Start with strategic alignment. Limit your initial KPI count. Fix your data before you launch. Build governance in from day one.
The KPI accountability structure is the next layer to build once your roadmap is live — it defines what happens when numbers miss target and who is responsible for the response.
FAQ
How long does a KPI implementation typically take? For a company of 20–100 employees, a well-run implementation takes 6–10 weeks from kick-off to first live review meeting. The timeline extends for larger organizations with more departments and more complex data infrastructure. Phase 3 (data audit) is the most common cause of delays.

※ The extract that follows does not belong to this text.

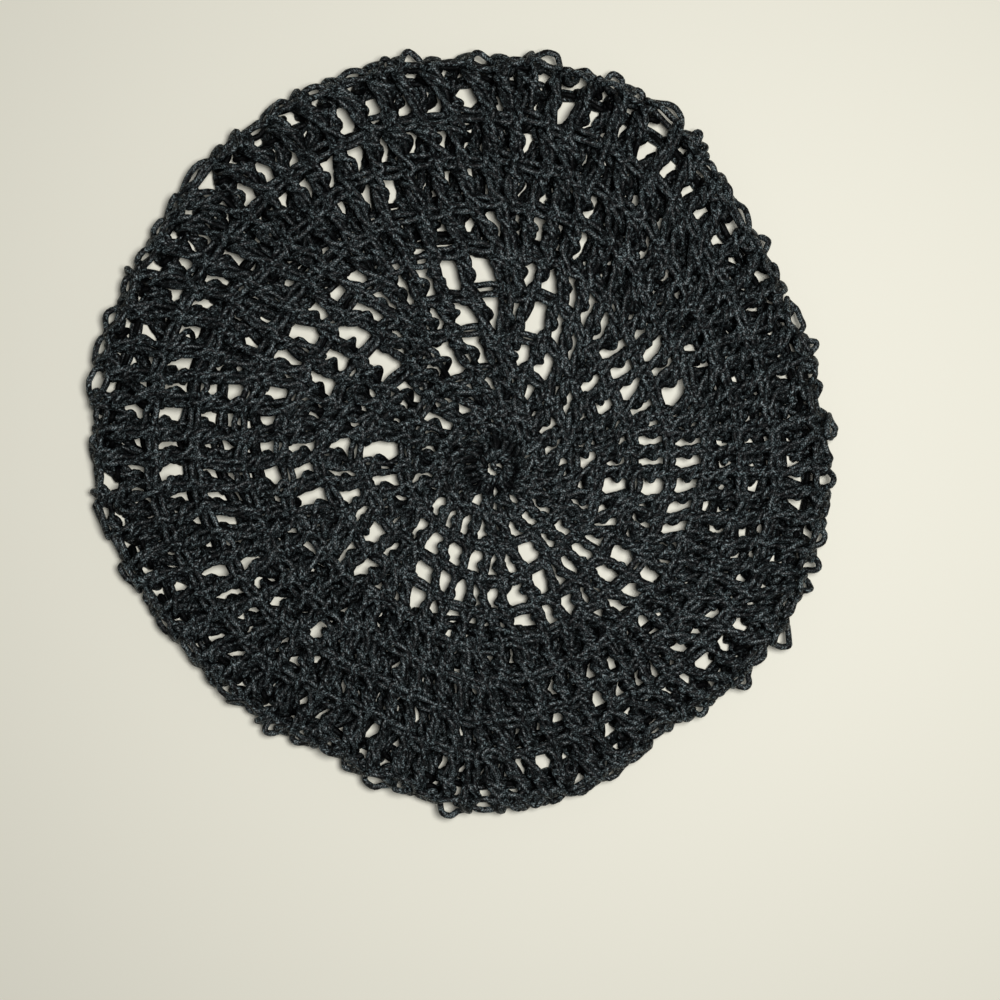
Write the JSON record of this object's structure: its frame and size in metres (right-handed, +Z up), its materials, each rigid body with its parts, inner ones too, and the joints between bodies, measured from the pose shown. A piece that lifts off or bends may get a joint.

How many KPIs should a company track? At the executive level, 10–15 KPIs is the right range. At the department level, 5–8 per team. In total across a mid-size company, you might track 40–60 metrics — but the executive view should never exceed 15. More than that and leadership stops engaging with the system.
What’s the difference between a KPI and a metric? All KPIs are metrics, but not all metrics are KPIs. A metric is any measurable data point. A KPI is a metric that is directly tied to a strategic objective, has a target, has an owner, and is reviewed at a defined cadence. The difference is structure and accountability, not the number itself.
What should I do if data quality is poor when I start? Don’t delay the entire implementation waiting for perfect data. Launch with the metrics where data quality is reliable, flag the others as “pending data validation,” and set a 60-day deadline for resolving the data issues. Running the system with 70% of your planned KPIs is better than waiting 6 months for 100% data quality.
Who should own the KPI implementation project? Typically the COO or a senior operations leader, with executive sponsorship from the CEO. It should not be owned by finance alone (too narrow) or by IT alone (no strategic context). The implementation requires cross-functional buy-in, and the project owner needs the authority to enforce governance decisions across departments.